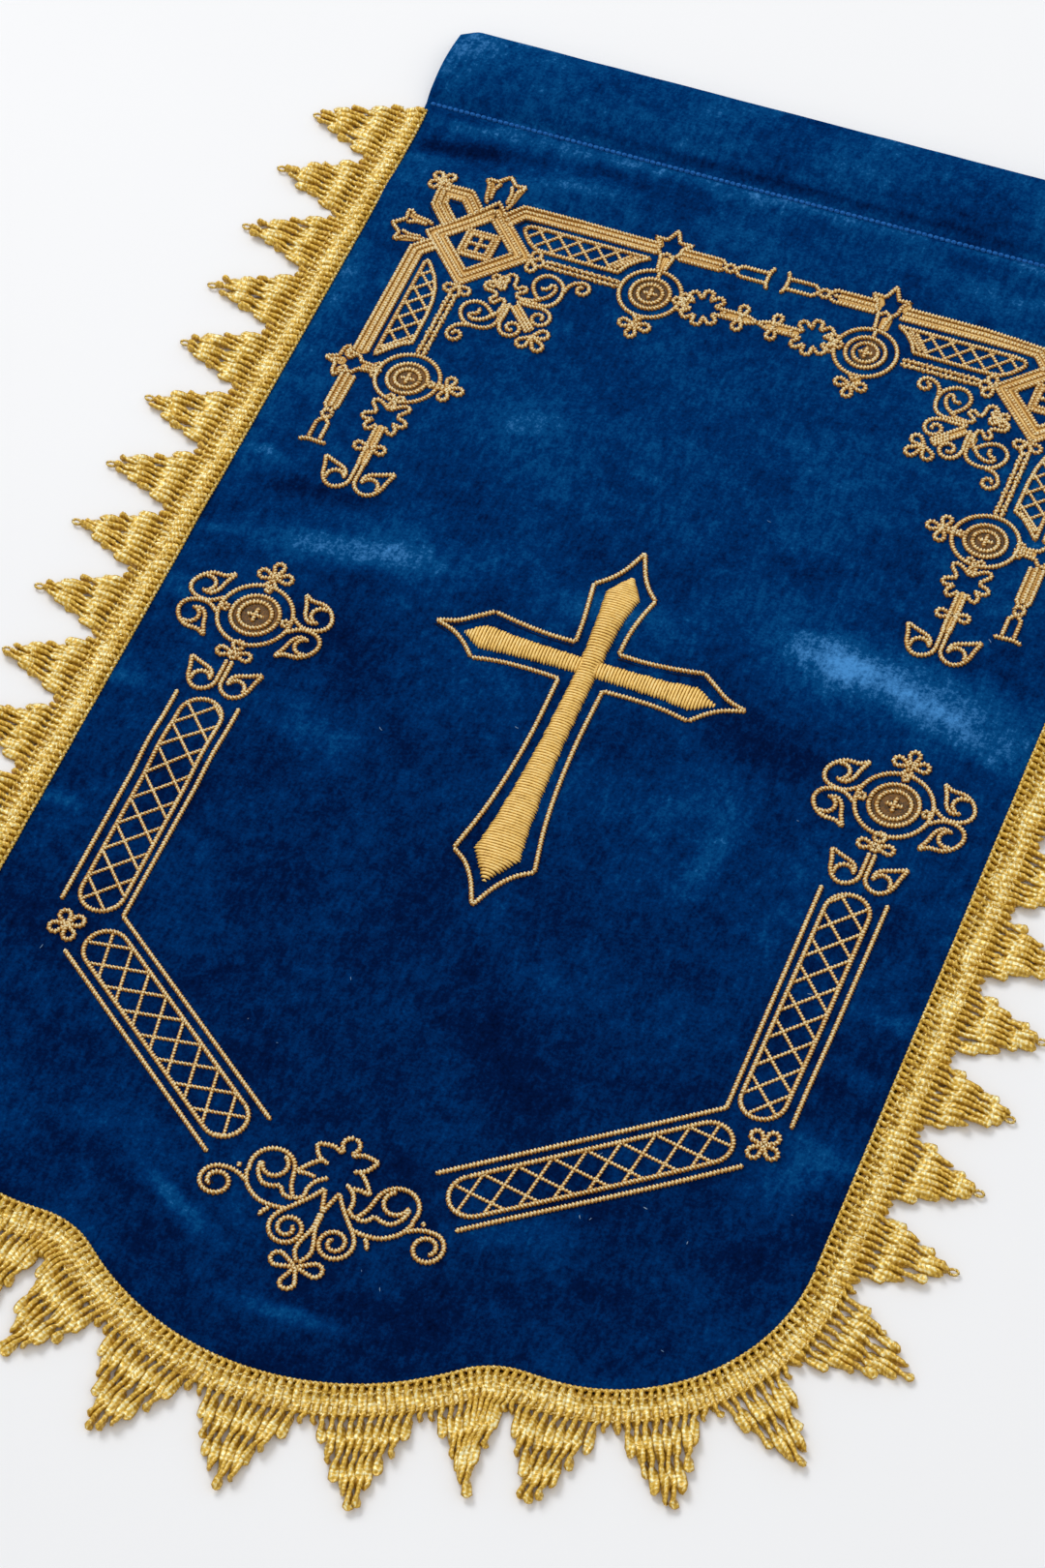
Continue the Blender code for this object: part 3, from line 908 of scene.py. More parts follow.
def inside_outline(outline):
    """Test for points inside a closed outline."""
    def test(x, y):
        within = False
        for (ax, ay), (bx, by) in zip(outline, outline[1:] + outline[:1]):
            if (ay > y) != (by > y) and x < (bx - ax) * (y - ay) / (by - ay) + ax:
                within = not within
        return within
    return test


def lattice(inside, middle, direction, half_length, half_width, pitch, shifts=(0.0, 0.0)):
    """Crossing diagonal lines inside a shape, at half a right angle to its direction."""
    turn = math.radians(direction)
    ux, uy = math.cos(turn), math.sin(turn)
    lines = []
    reach = half_length + half_width
    for side, shift in zip((-1, 1), shifts):
        count = int(reach // pitch) + 1
        for index in range(-count, count + 1):
            run = []
            steps = 4 * round(half_width) + 1
            for step in range(steps):
                across = half_width * (2 * step / (steps - 1) - 1)
                along = (index + shift) * pitch + side * across
                spot = (middle[0] + ux * along - uy * across, middle[1] + uy * along + ux * across)
                if inside(*spot):
                    run.append(spot)
            if len(run) > 4:
                lines.append([run[0], run[-1]])
    return opened(*lines)


# The banner's ornament

CORNER = (-140.5, 285.5)
DIAMOND = (-140.9, 285.2)
TOP_STAR = (-141.3, 318.7)
SIDE_STAR = (-139.7, 320.6)


def reflect_corner(lines):
    """Lines mirrored about the corner ornament's diagonal."""
    x, y = CORNER
    return [([(x - (py - y), y - (px - x)) for px, py in line], closed) for line, closed in lines]


def square(half):
    """Corners of an upright square in the middle of the corner's diamond."""
    x, y = DIAMOND
    return [(x - half, y - half), (x + half, y - half), (x + half, y + half), (x - half, y + half)]


def diamond_knot():
    """Diamond at the corner: nested diamonds round nested squares."""
    x, y = DIAMOND
    lines = []
    for half in (26.4, 21.7, 17.0):
        lines.append(([(x + half, y), (x, y + half), (x - half, y), (x, y - half)], True))
    for half in (7.8, 5.4):
        lines.append((square(half), True))
    return lines + opened([(x - 5.4, y), (x + 5.4, y)], [(x, y - 5.4), (x, y + 5.4)])


def corner_loop():
    """Three-line band looped round the diamond's outer corner, with its clover."""
    lines = []
    for offset in (0.0, 3.0, 6.0):
        shift = 0.707 * offset
        lines.append([
            (-147.0 - shift, 305.0 - shift),
            (-155.0 - 0.414 * offset, 313.1 - offset),
            (-171.0 + offset, 313.1 - offset),
            (-170.8 + offset, 300.7 + 0.414 * offset),
            (-161.0 + shift, 291.0 + shift),
        ])
    return opened(*lines) + petals(-171.6, 315.4, (45, 135, 225, 315), 4.4, 2.2)


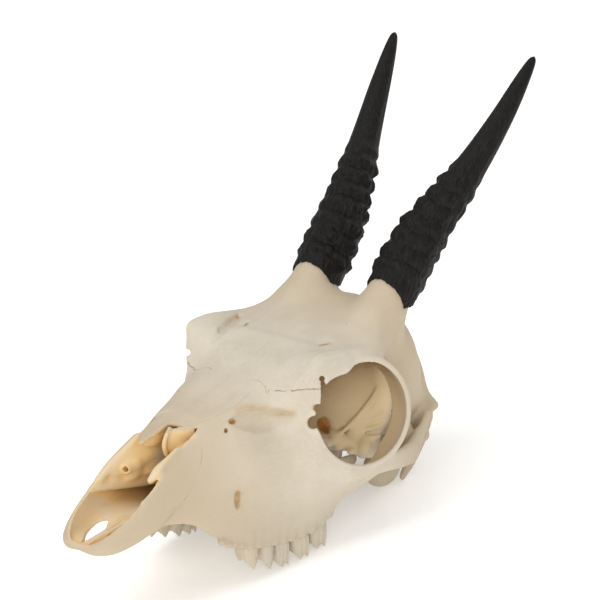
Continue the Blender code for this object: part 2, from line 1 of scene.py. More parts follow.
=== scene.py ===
# %% [markdown]
# # The cleaned skull of a duiker
#
# A duiker is a small antelope. Its cleaned skull is thin cream bone with round eye sockets, an open nose,
# ten upper cheek teeth and two short black horns, which are sheaths that slip over bony cores. The
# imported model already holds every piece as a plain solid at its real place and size. This notebook
# dresses those solids: it makes a detailed skull, horn sheaths and teeth where the solids are, and gives
# each of them a material made of nodes.

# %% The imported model
import math

import bpy
import numpy as np
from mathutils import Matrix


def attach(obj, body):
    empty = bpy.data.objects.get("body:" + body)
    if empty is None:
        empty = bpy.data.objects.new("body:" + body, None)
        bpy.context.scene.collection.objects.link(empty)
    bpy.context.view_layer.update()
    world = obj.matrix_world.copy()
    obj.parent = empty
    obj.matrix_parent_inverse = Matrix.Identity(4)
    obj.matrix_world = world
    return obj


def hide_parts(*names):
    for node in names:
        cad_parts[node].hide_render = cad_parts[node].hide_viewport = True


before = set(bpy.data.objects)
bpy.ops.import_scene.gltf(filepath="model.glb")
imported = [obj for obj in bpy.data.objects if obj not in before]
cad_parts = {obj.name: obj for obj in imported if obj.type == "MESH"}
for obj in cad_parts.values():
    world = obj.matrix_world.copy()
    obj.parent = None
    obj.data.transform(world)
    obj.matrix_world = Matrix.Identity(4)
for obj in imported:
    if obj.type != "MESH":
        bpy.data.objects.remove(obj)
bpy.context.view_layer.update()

import openvdb
from mathutils import Matrix, Vector

MM = 0.001

# %% [markdown]
# ## Where the skull stands
#
# Bones are easiest to describe in the skull's own frame, in millimetres: +X is the animal's left, +Y runs
# from the snout to the back of the head and +Z is up, with the tooth rows level. On a table the skull
# tips back onto the points beside its ear bulbs, so one matrix turns every finished mesh from that frame
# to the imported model's frame, in metres. The points go into the mesh, and each object stays at the origin.

# %% The turn and shift to the table
TIP_BACK = math.radians(10.991)
STAND_SHIFT = Vector((0.00001, -0.11032, 0.02115))
stand = Matrix.Translation(STAND_SHIFT) @ Matrix.Rotation(-TIP_BACK, 4, "X")
stand_from_mm = stand @ Matrix.Scale(MM, 4)
print("skull frame to table frame:", [round(v, 4) for v in stand_from_mm.translation])

# %% [markdown]
# ## Camera, light and floor
#
# The view looks down on the snout from the animal's front left, from 1.2 m away with a long lens, so the
# skull hardly narrows with distance. A matrix of right, up and back directions places the camera exactly,
# which a target constraint can't do once the picture is also turned a little. The light is a pale world
# and three large, soft lamps, the strongest of them near the camera, so few shadows show. The floor comes
# last, because nothing in it depends on the bones.

# %% The camera
VIEW_RIGHT = (0.745097, 0.666196, 0.031831)
VIEW_UP = (-0.182539, 0.157790, 0.970454)
VIEW_BACK = (0.641490, -0.728893, 0.239175)
VIEW_AIM = Vector((5.430, 100.907, 78.677))
VIEW_DISTANCE = 1200.0
PICTURE_WIDTH = 600
PIXELS_PER_MM = 2.92787
SENSOR = 36.0


def linked(name, data):
    """A new object of a mesh, lamp or camera, in the scene."""
    item = bpy.data.objects.new(name, data)
    bpy.context.scene.collection.objects.link(item)
    return item


turn = Matrix((VIEW_RIGHT, VIEW_UP, VIEW_BACK)).transposed().to_4x4()
spot = VIEW_AIM + Vector(VIEW_BACK) * VIEW_DISTANCE
lens = bpy.data.cameras.new("studio camera")
lens.sensor_width = SENSOR
lens.lens = SENSOR * VIEW_DISTANCE * PIXELS_PER_MM / PICTURE_WIDTH
lens.clip_end = 10
camera = linked("studio camera", lens)
camera.matrix_world = stand @ Matrix.Translation(spot * MM) @ turn
bpy.context.scene.camera = camera
print("lens", round(lens.lens, 1), "mm, camera at", [round(v, 3) for v in camera.matrix_world.translation])

# %% The lamps and the world
SKULL_MIDDLE = Vector((0, 0, 0.05))
SOFTBOXES = [("camera softbox", (0.75, -0.85, 0.42), 0.8, 5.2),
             ("top softbox", (-0.20, -0.40, 1.05), 0.8, 5.0),
             ("back softbox", (0.20, 0.90, 0.80), 0.7, 2.6)]
WORLD_WHITE = (1.0, 0.99, 0.975, 1)
WORLD_STRENGTH = 0.50

for name, place, size, watts in SOFTBOXES:
    light = bpy.data.lights.new(name, "AREA")
    light.shape = "SQUARE"
    light.size = size
    light.energy = watts
    lamp = linked(name, light)
    lamp.location = place
    lamp.rotation_euler = (SKULL_MIDDLE - lamp.location).to_track_quat("-Z", "Y").to_euler()
world = bpy.data.worlds.new("white studio")
world.use_nodes = True
sky = world.node_tree.nodes["Background"]
sky.inputs["Color"].default_value = WORLD_WHITE
sky.inputs["Strength"].default_value = WORLD_STRENGTH
bpy.context.scene.world = world
bpy.context.scene.view_settings.view_transform = "Standard"

# %% [markdown]
# ## Node maths as sums
#
# Materials and Geometry Nodes trees are full of small sums. Written node by node they are hard to read,
# so one class wraps an output socket and lets Python's own signs add the nodes. Numbers go through Math
# nodes and vectors through Vector Math nodes. Every other kind of node comes from its method `node`, and
# colours are given as red, green, blue and alpha. A right-hand form of each sign lets `1 - mask` work too.

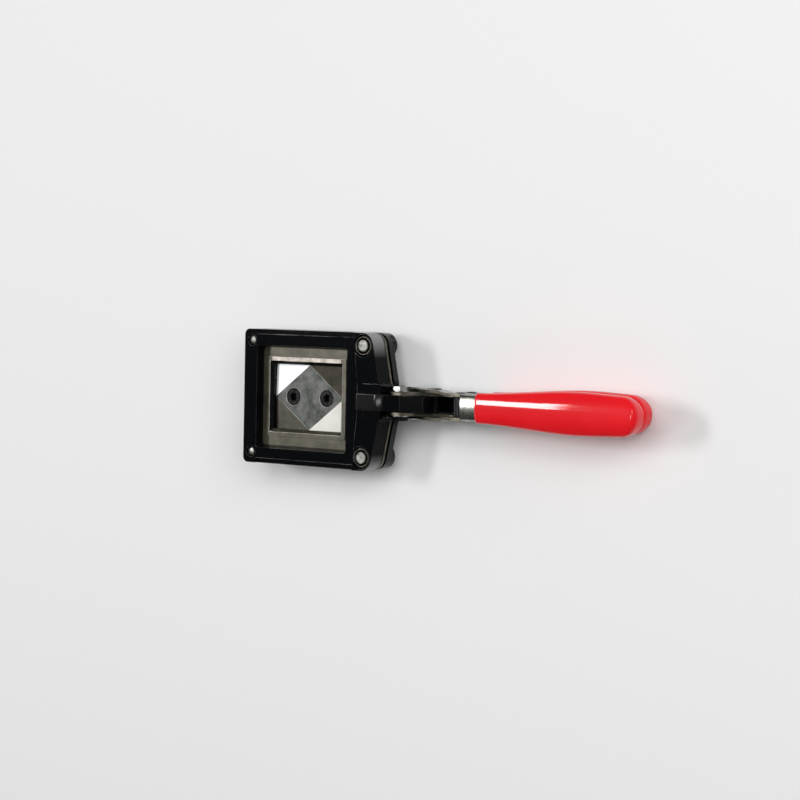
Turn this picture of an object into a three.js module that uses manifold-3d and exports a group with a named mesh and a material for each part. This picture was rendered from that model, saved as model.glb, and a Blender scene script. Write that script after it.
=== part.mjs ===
// A hand-held photo cutter, built as a scene graph of closed solids in millimetres, +Z up.
// Two castings close on each other along a pair of guide posts. The lower one carries a punch of the
// photo's size, and the upper one carries the die plate that the punch enters. Two crossing handles
// squeeze the castings together, and two coil springs part them again.
// X runs from the head to the handles and Y across the tool, both from the centre of the punch.
// Z is the height above the table until the whole group is moved to its own origin at the end.

import * as THREE from "three";
import { mergeVertices } from "three/addons/utils/BufferGeometryUtils.js";
import Module from "manifold-3d";

const wasm = await Module();
wasm.setup();

// The photo that is cut out
const PHOTO_LENGTH = 45;
const PHOTO_WIDTH = 35;

// Fits
const SLIDE_GAP = 0.3;
const DIE_CLEARANCE = 0.05;
const PLATE_SEAT_GAP = 0.3;
const WASHER_GAP = 0.15;

// The levels of the head, from the table up
const PIVOT_HEIGHT = 15.2;
const OPEN_GAP = 2;
const STRIPPER_THICKNESS = 1.5;
const SLOT_HEIGHT = 0.7;
const BASE_PLATE_THICKNESS = 4.2;
const STROKE = 1.3;
const JAW_SPREAD = OPEN_GAP + STRIPPER_THICKNESS + SLOT_HEIGHT;
const BASE_TOP = PIVOT_HEIGHT - JAW_SPREAD / 2;
const BASE_BOTTOM = BASE_TOP - BASE_PLATE_THICKNESS;
const STRIPPER_BOTTOM = BASE_TOP + OPEN_GAP;
const STRIPPER_TOP = STRIPPER_BOTTOM + STRIPPER_THICKNESS;
const DIE_BOTTOM = STRIPPER_TOP + SLOT_HEIGHT;

// The head's outline
const HEAD_LEFT = PHOTO_LENGTH / 2 + 14.8;
const HEAD_HALF_WIDTH = PHOTO_WIDTH / 2 + 18.5;
const HEAD_RIGHT = PHOTO_LENGTH / 2 + 24.9;
const LEFT_CORNER_RADIUS = 3;
const RIGHT_CORNER_RADIUS = 6.8;
const NECK_HALF_WIDTH = 9.6;
const NECK_SHOULDER = HEAD_RIGHT + 5.4;
const NECK_END = NECK_SHOULDER + 1.7;
const BASE_NECK_HALF_WIDTH = 11.3;
const BASE_NECK_END = NECK_SHOULDER - 0.2;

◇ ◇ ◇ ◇

▶ INSTRUCTIONS TO FOLLOW: Reproduce verbatim only the segment of the listing bounded by the line containing "for node in" and the line containing "obj.parent = None", with both boundary lines included.

▶ RESULT OF THIS EXERCISE:
    for node in names:
        cad_parts[node].hide_render = cad_parts[node].hide_viewport = True


before = set(bpy.data.objects)
bpy.ops.import_scene.gltf(filepath="model.glb")
imported = [obj for obj in bpy.data.objects if obj not in before]
cad_parts = {obj.name: obj for obj in imported if obj.type == "MESH"}
for obj in cad_parts.values():
    world = obj.matrix_world.copy()
    obj.parent = None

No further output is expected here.